======== Dataset extract ========
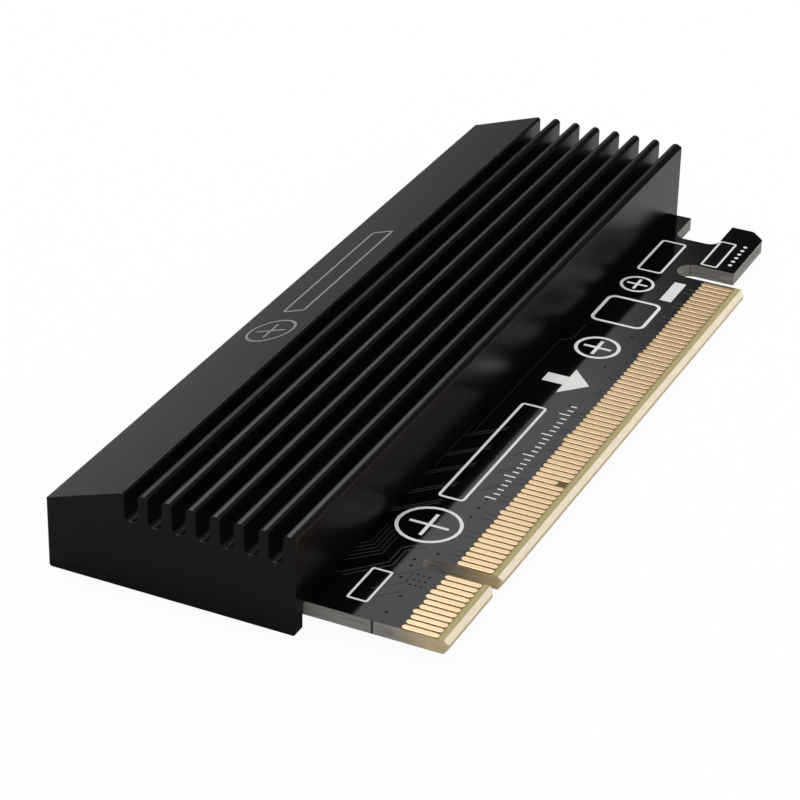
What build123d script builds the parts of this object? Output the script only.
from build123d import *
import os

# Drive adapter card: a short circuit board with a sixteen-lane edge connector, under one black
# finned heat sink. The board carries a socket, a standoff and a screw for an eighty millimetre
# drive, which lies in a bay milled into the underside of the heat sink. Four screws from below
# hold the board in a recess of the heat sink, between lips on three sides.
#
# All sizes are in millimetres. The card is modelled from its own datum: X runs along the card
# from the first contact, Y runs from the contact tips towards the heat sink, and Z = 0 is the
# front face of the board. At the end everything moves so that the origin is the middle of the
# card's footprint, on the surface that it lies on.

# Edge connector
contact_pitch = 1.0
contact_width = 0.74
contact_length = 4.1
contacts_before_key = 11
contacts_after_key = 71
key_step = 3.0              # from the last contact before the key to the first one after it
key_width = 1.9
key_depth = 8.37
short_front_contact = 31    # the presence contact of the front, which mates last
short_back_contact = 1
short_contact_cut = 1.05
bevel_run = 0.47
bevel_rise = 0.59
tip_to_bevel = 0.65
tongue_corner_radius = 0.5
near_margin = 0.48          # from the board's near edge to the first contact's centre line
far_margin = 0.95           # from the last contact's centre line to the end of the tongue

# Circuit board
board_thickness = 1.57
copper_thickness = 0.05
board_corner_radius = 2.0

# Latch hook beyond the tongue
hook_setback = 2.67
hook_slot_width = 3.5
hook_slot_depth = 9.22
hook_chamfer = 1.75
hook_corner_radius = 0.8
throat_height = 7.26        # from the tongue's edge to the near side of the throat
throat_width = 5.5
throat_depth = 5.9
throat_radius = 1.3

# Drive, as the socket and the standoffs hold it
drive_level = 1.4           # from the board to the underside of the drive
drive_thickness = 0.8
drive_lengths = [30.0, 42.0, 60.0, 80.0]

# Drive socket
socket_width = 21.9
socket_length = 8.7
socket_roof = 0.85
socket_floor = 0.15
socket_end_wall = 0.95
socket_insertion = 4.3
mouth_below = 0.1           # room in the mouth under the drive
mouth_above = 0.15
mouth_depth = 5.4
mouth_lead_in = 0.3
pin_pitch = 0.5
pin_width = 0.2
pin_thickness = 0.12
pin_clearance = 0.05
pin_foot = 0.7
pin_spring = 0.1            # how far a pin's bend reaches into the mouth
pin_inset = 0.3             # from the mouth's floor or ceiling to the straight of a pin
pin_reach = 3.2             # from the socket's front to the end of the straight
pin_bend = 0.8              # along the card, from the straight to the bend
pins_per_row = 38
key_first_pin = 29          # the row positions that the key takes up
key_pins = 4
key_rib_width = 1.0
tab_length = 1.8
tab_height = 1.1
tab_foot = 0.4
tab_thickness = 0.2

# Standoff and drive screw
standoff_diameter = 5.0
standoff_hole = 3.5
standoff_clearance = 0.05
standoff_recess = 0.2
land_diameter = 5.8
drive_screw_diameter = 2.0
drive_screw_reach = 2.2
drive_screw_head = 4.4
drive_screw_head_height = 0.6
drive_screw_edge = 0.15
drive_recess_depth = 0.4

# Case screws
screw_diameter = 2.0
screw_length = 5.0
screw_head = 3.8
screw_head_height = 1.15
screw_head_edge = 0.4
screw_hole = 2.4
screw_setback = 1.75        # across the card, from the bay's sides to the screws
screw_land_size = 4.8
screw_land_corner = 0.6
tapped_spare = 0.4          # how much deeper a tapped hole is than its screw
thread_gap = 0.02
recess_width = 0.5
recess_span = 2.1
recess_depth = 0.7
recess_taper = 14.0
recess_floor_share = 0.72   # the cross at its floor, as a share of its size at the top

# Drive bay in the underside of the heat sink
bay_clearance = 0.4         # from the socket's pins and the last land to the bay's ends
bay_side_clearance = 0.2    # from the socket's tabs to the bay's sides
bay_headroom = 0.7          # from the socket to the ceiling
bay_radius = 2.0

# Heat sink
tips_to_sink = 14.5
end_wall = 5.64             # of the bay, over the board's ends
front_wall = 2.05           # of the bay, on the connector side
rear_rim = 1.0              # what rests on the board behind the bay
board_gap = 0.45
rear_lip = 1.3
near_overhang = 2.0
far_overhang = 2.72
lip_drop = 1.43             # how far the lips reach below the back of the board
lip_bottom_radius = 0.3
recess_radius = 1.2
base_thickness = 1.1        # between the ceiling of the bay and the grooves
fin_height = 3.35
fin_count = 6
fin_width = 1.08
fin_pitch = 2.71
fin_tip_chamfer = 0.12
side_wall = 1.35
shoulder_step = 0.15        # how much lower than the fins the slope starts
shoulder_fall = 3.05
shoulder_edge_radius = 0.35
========
* [Given task] Repeat the listing above without any change.

* [Right answer]
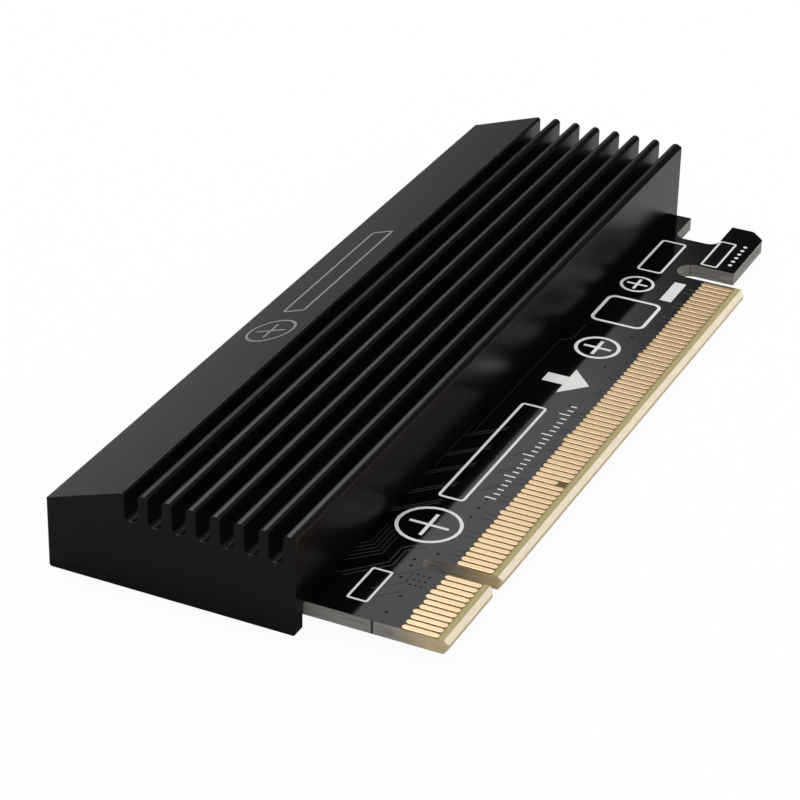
What build123d script builds the parts of this object? Output the script only.
from build123d import *
import os

# Drive adapter card: a short circuit board with a sixteen-lane edge connector, under one black
# finned heat sink. The board carries a socket, a standoff and a screw for an eighty millimetre
# drive, which lies in a bay milled into the underside of the heat sink. Four screws from below
# hold the board in a recess of the heat sink, between lips on three sides.
#
# All sizes are in millimetres. The card is modelled from its own datum: X runs along the card
# from the first contact, Y runs from the contact tips towards the heat sink, and Z = 0 is the
# front face of the board. At the end everything moves so that the origin is the middle of the
# card's footprint, on the surface that it lies on.

# Edge connector
contact_pitch = 1.0
contact_width = 0.74
contact_length = 4.1
contacts_before_key = 11
contacts_after_key = 71
key_step = 3.0              # from the last contact before the key to the first one after it
key_width = 1.9
key_depth = 8.37
short_front_contact = 31    # the presence contact of the front, which mates last
short_back_contact = 1
short_contact_cut = 1.05
bevel_run = 0.47
bevel_rise = 0.59
tip_to_bevel = 0.65
tongue_corner_radius = 0.5
near_margin = 0.48          # from the board's near edge to the first contact's centre line
far_margin = 0.95           # from the last contact's centre line to the end of the tongue

# Circuit board
board_thickness = 1.57
copper_thickness = 0.05
board_corner_radius = 2.0

# Latch hook beyond the tongue
hook_setback = 2.67
hook_slot_width = 3.5
hook_slot_depth = 9.22
hook_chamfer = 1.75
hook_corner_radius = 0.8
throat_height = 7.26        # from the tongue's edge to the near side of the throat
throat_width = 5.5
throat_depth = 5.9
throat_radius = 1.3

# Drive, as the socket and the standoffs hold it
drive_level = 1.4           # from the board to the underside of the drive
drive_thickness = 0.8
drive_lengths = [30.0, 42.0, 60.0, 80.0]

# Drive socket
socket_width = 21.9
socket_length = 8.7
socket_roof = 0.85
socket_floor = 0.15
socket_end_wall = 0.95
socket_insertion = 4.3
mouth_below = 0.1           # room in the mouth under the drive
mouth_above = 0.15
mouth_depth = 5.4
mouth_lead_in = 0.3
pin_pitch = 0.5
pin_width = 0.2
pin_thickness = 0.12
pin_clearance = 0.05
pin_foot = 0.7
pin_spring = 0.1            # how far a pin's bend reaches into the mouth
pin_inset = 0.3             # from the mouth's floor or ceiling to the straight of a pin
pin_reach = 3.2             # from the socket's front to the end of the straight
pin_bend = 0.8              # along the card, from the straight to the bend
pins_per_row = 38
key_first_pin = 29          # the row positions that the key takes up
key_pins = 4
key_rib_width = 1.0
tab_length = 1.8
tab_height = 1.1
tab_foot = 0.4
tab_thickness = 0.2

# Standoff and drive screw
standoff_diameter = 5.0
standoff_hole = 3.5
standoff_clearance = 0.05
standoff_recess = 0.2
land_diameter = 5.8
drive_screw_diameter = 2.0
drive_screw_reach = 2.2
drive_screw_head = 4.4
drive_screw_head_height = 0.6
drive_screw_edge = 0.15
drive_recess_depth = 0.4

# Case screws
screw_diameter = 2.0
screw_length = 5.0
screw_head = 3.8
screw_head_height = 1.15
screw_head_edge = 0.4
screw_hole = 2.4
screw_setback = 1.75        # across the card, from the bay's sides to the screws
screw_land_size = 4.8
screw_land_corner = 0.6
tapped_spare = 0.4          # how much deeper a tapped hole is than its screw
thread_gap = 0.02
recess_width = 0.5
recess_span = 2.1
recess_depth = 0.7
recess_taper = 14.0
recess_floor_share = 0.72   # the cross at its floor, as a share of its size at the top

# Drive bay in the underside of the heat sink
bay_clearance = 0.4         # from the socket's pins and the last land to the bay's ends
bay_side_clearance = 0.2    # from the socket's tabs to the bay's sides
bay_headroom = 0.7          # from the socket to the ceiling
bay_radius = 2.0

# Heat sink
tips_to_sink = 14.5
end_wall = 5.64             # of the bay, over the board's ends
front_wall = 2.05           # of the bay, on the connector side
rear_rim = 1.0              # what rests on the board behind the bay
board_gap = 0.45
rear_lip = 1.3
near_overhang = 2.0
far_overhang = 2.72
lip_drop = 1.43             # how far the lips reach below the back of the board
lip_bottom_radius = 0.3
recess_radius = 1.2
base_thickness = 1.1        # between the ceiling of the bay and the grooves
fin_height = 3.35
fin_count = 6
fin_width = 1.08
fin_pitch = 2.71
fin_tip_chamfer = 0.12
side_wall = 1.35
shoulder_step = 0.15        # how much lower than the fins the slope starts
shoulder_fall = 3.05
shoulder_edge_radius = 0.35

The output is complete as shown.